Wednesday, February 22, 2017

On Education: Experience and Ideology (Part 2)


In September 2003, a friend called and suggested I look at an ad in the newspaper. St. Louis Public Schools was looking for a director of communications.

For the three previous moths, the school district had been in about as complete upheaval as could be imagined. The reform majority on the school board hired a New York management consulting firm that specialized in massive restructurings to run the district. The day the firm arrived to take over, the school district disclosed that it had a huge budget deficit (illegal under Missouri law). By the time I saw the newspaper ad, more than 700 people in the central administration office had been dismissed (think about that number for a moment), bus and cafeteria services had been outsourced, school closings were underway, and curriculum changes were being implemented wholesale.

You can imagine the headlines. The protests. Parents up in arms. District employees up in arms. Teachers doing wildcat strikes. The non-reform minority on the board leaking school board discussions to the media. School board meetings that were borderline riots (a “good” meeting, one administrator told me, was one where fewer than five people were arrested).

My entire experience had been in corporate communications. What did I know about urban public education?

I applied for the job. I was one of 10 people selected for interviews. All 10 candidates were told to arrive at the same time. We sat in a conference, and were called out one by one about every 10 minutes. Looking around the table, I could see I was (2) the oldest, (b) one of four whites, and (c) the only male. I was called last.

Three people comprised the interview panel – the administrative vice president to whom the communications job reported, the acting superintendent (from the management firm), and one of the management firm consultants. They followed the standard behavioral interviewing script until, without warning, the acting superintendent threw the script up in the air and yelled, “Why the hell do you want this job?”

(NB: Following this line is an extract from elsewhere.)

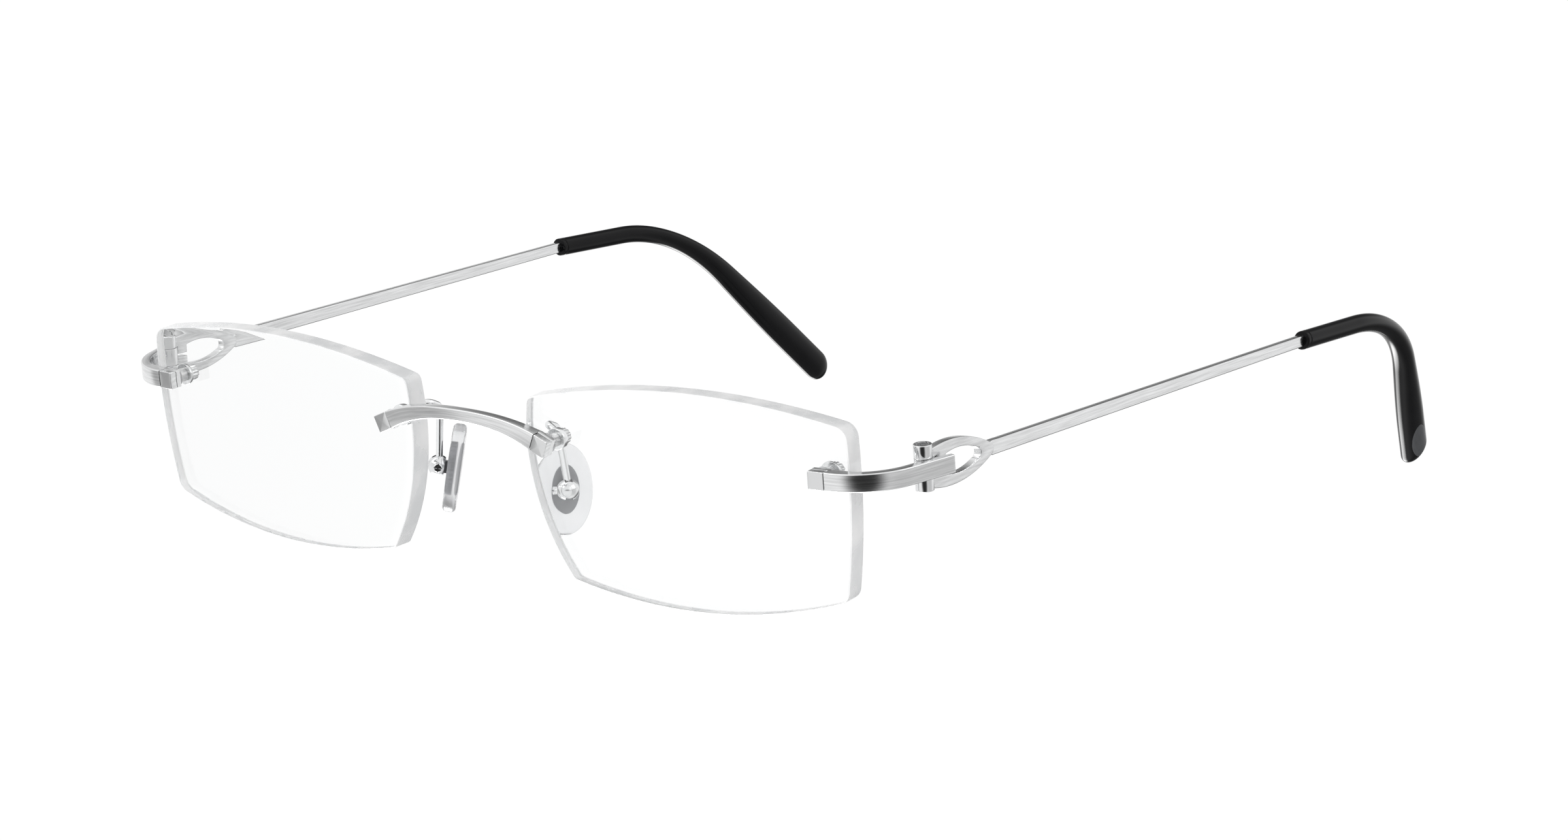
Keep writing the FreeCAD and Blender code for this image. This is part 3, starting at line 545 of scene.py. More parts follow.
for name, origin, axes, back, behind in (("nasal", nasal_origin, nasal_axes, nasal_back, eyelet_thickness),
                                         ("temporal", temporal_origin, temporal_axes, temporal_back,
                                          washer_thickness)):
    nut = make_nut(f"fluted_{name}_nut", origin, axes, -back - behind)
    fit_pair(nut, f"{name}_nut", "front")
    radii = np.array([stud_radius, stud_radius, bush_flange - bush_edge, bush_flange, bush_flange,
                      hole_radius, hole_radius])
    heights = np.array([-back, lens_seat, lens_seat, lens_seat - bush_edge, bush_lens_gap, bush_lens_gap,
                        -back])
    bush = make_piece(f"clear_{name}_bush", [shell(put(turned(radii, heights, 48), origin, axes), wrap=True)],
                      [milky_bush])
    fit_pair(bush, f"{name}_bush", "front")

radii, heights = ring_profile(stud_radius, washer_radius, -temporal_back - washer_thickness, -temporal_back,
                              washer_edge, 7)
dome = np.linspace(0, np.pi / 2, 7)
radii[-7:] = washer_radius - washer_dome + washer_dome * np.cos(dome)
heights[-7:] = -temporal_back - washer_thickness + washer_dome * (1 - np.sin(dome))
washer = make_piece("domed_washer", [shell(put(turned(radii, heights, 64), temporal_origin, temporal_axes),
                                           wrap=True)], [bright_steel])
fit_pair(washer, "temporal_washer", "front")

# ------------------------------------------------------------------- endpieces
# A flat bar from the temple block along the lens and round its edge, rolled from brushed strip. It runs on
# past the hinge barrel, thinning to a square-cut free end, and a foot fills the corner against the lens.

strip_thickness = 1.25 * mm
strip_end_thickness = 0.8 * mm
bend_start = 1.75 * mm
bend_radius = 9.2 * mm
bend_turn = math.radians(68.8)
hinge_run = 3.2 * mm
free_end_run = 6.7 * mm
free_end_edge = 0.12 * mm
seam_ease = 0.02 * mm
tongue_overlap = 0.3 * mm
foot_until = 0.6

strip_start = block_length / 2 + seam_gap
strip_run, strip_inset = eased(free_end_run, free_end_edge, 24)
straight = np.array([[strip_start + seam_ease, 0, block_front], [bend_start, 0, block_front]])
angle = np.linspace(0, bend_turn, 64)[1:]
curve = np.stack([bend_start + bend_radius * np.sin(angle), 0 * angle,
                  block_front - bend_radius * (1 - np.cos(angle))], -1)
run_along = np.array([math.cos(bend_turn), 0, -math.sin(bend_turn)])
tail_run, tail_inset = strip_run[5:], strip_inset[5:]
tail = curve[-1] + tail_run[:, None] * run_along
outer = np.concatenate([straight, curve, tail])
swing = np.concatenate([[0, 0], angle, np.full(len(tail), bend_turn)])
inward = np.stack([-np.sin(swing), 0 * swing, -np.cos(swing)], -1)
foot = (outer[:, 2] - lens_seat) / np.cos(swing)
thinning = np.clip((np.concatenate([0 * swing[:-len(tail)], tail_run]) - hinge_run)
                   / (free_end_run - hinge_run), 0, 1)
strip = strip_thickness + (strip_end_thickness - strip_thickness) * thinning
still_foot = (swing < foot_until) & (foot > strip)
strip = np.where(still_foot, foot, strip)
draw_in = np.concatenate([0 * swing[:-len(tail)], tail_inset])
strip_local = swept(outer + inward * strip[:, None] / 2, -inward, np.array([0, 1, 0]),
                    strip / 2 - draw_in, bar_height / 2 - draw_in, bar_edge)
strip_tongue = tongue([-block_length / 2, -block_length / 2 + bar_edge / 2, strip_start + tongue_overlap],
                      [bar_edge / 2, 0, 0], temporal_origin, temporal_axes)
endpiece = make_piece("bent_endpiece", [shell(put(strip_local, temporal_origin, temporal_axes)),
                                        shell(strip_tongue)], [satin_bar])
fit_pair(endpiece, "endpiece", "front")

# --------------------------------------------------------------- hinge barrels
# Three short polished tubes on one screw. The middle one is brazed to the back of the endpiece, the other two
# belong to the temple. The screw's slotted head lies flush in the top, and its end shows at the bottom.

barrel_radius = 1.2 * mm
barrel_half = 2.95 * mm
middle_edge = 0.05 * mm
lower_edge = 0.08 * mm
upper_edge = 0.1 * mm
knuckle_half = bar_height / 2
knuckle_gap = 0.04 * mm
screw_radius = 0.5 * mm
head_radius = 0.85 * mm
head_height = 0.5 * mm
slot_width = 0.25 * mm
slot_depth = 0.25 * mm
slot_corner = 0.02 * mm
screw_clearance = 0.04 * mm
head_clearance = 0.02 * mm
head_seat_gap = 0.01 * mm
head_edge = 0.1 * mm
head_chamfer = 0.07 * mm
head_sunk = 0.03 * mm


def joint_called(name):
    """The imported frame's own row for one joint."""
    return next(joint for joint in frame["joints"] if joint["name"] == name)


def cutter(low, high, half_across, half_up, corner, origin, axes):
    """Square bar along a local Z axis, between two heights, to cut a slot with."""
    ends = put([[0, 0, low], [0, 0, high]], origin, axes)
    return make_piece("cutter", [shell(swept(ends, axes[0], axes[1], half_across, half_up, corner))],
                      [bright_steel])


def polished_finish(name, tone, rough):
    """Steel polished to a mirror, with a faint unevenness left by the buffing wheel."""
    return grained(name, 700, rough=(0.5 * rough, 1.5 * rough), relief=(0.25, 0.02 * mm), Metallic=1.0,
                   Base_Color=tuple(tone) + (1,))


hinge = joint_called("temple_left_fold")
hinge_centre = np.array(hinge["pos_m"])
hinge_up = unit(hinge["axis"])
hinge_across = unit(np.cross(temporal_axes[2], hinge_up))
hinge_axes = np.array([hinge_across, np.cross(hinge_up, hinge_across), hinge_up])
mirror_steel = polished_finish("mirror_steel", (0.76, 0.765, 0.77), 0.09)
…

My answer must have been sufficient. An hour later I found out I was hired, and needed to be at a teacher focus group that afternoon. The job would start the next morning. When I walked in at 8 a.m., I found out that two television stations and the St. Louis Post-Dispatch were waiting for interviews – about the teacher sickout that was underway. When I asked who on the staff could give me information and a position statement, the secretary said the superintendent was at a breakfast and the other key staff people had left the building, because they were afraid I would ask them to be interviewed. “You’ll have to wing it,” she said. An hour later, I was told that there was no communications budget – it had been eliminated as a cost-saving measure (the year before it had been $1 million+).

Every day produced multiple crises. A school board member got into an argument with a high school principal than almost came to blows. Another school board member attached an administrator. A school experienced food poisoning, blamed on the outsourced contractor. And then there were the usual incidents associated with an urban school district.

I think I have some insight into what it must be like working at the Trump White House.

I visited most of the schools in the district. I was constantly talking with teachers, principals, central office staffers, parents, and news media. I attended school board meetings packed with 400 people inside and more than 2,000 outside. I saw teachers who were performing daily miracles with no resources, and teachers who were showing up simply to get a paycheck and a pension. I attended public meetings of the teachers union, because it was inevitable I’d need to respond for the district.

I learned a lot. Perhaps I learned too much. But one lesson that stuck with me was to be aware of a certain phrase. If you heard anyone say “But it’s for the children,” you knew that it wasn’t about the children at all, but about some other agenda. (I’ve also learned the same is true for the school district I live in; this may be a universal truth.)

So when I see what just happened during the Betsy DeVos confirmation hearings in Washington, I have a reaction based on the experiences in my own school district, which I described last week, and the experiences I had with St. Louis Public Schools.

When its contract expired, the management firm wasn’t rehired. The harsh things it did – school closings, layoffs, contract outsourcing – likely saved the district financially. A couple of years later, the Missouri Department of Education removed the district’s state accreditation and appointed a board to run the district. Within just the past few months, the district once again became accredited.

Charter schools (and a voluntary transfer program involving the suburban school districts) have had an impact on St. Louis Public Schools. Yes, they’ve siphoned funds away. But they’ve also forced the district to compete, consolidate, and improve academics.

Children in the inner city deserve far better school systems than they’ve been given.